New York

“California Billboards”

New York City

“California Billboards,” sponsored by the Eyes and Ears Foundation in San Francisco, Fashion Moda, and the Public Art Fund in New York, consisted of seven billboards by artists, put up in different sections of New York with technical assistance from Foster and Kleiser Outdoor Advertising. All of the artists involved in the project are or have been based in California, and the painted canvases mounted on billboards around the city were originally commissioned by the Eyes and Ears Foundation for an outdoor exhibition on the West Coast. The artists were Karen Carson, Sri Chinmoy, Jack Frost, Masashi Matsumoto, Neon Park, Horace Washington, and Paul Whitehead.

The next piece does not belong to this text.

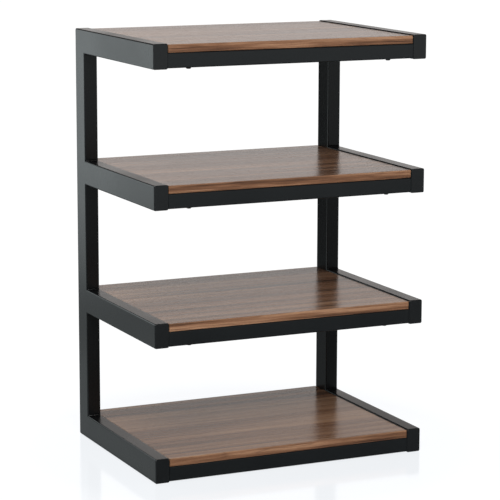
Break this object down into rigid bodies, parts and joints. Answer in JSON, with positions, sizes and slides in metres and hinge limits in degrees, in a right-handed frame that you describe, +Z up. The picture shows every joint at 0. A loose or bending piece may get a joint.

Images range from abstract to representational, and subjects vary from artist to artist. What they all share is an ironic attitude toward commercial advertising. One image, for example, shows a creature from another planet riding through the heavens while he unzips the universe and points to a small rectangle that looks very much like a major credit card. Paul Whitehead, the artist, is playing with the kind of liberation messages that advertisements, for “plastic money” in particular, exalt. Other billboards play on the style of sharp-focus realism used by most commercial advertising. Neon Park’s somewhat fuzzy image of a German shepherd with antlers sitting in a lush forest setting was located above the hectic shopping district at 14th Street and Broadway, in a group of “real” billboards advertising such things as a newspaper, a radio station, and a fast-food chain. To say that this hybrid dog/deer looked weird here is no surprise. The same disorientation occurred with Sri Chinmoy’s all-over composition of green, yellow, orange, and black marks adorning a billboard placed next to a crisply specific red sign for a major brand of cigarettes.

Like Alex Katz’s 1977 billboard in Times Square, the most famous of this genre in New York, the California billboards need only one glance to provoke questions about what they were doing where they were. The answer in all cases was the same, of course—artists’ billboards are pushing art.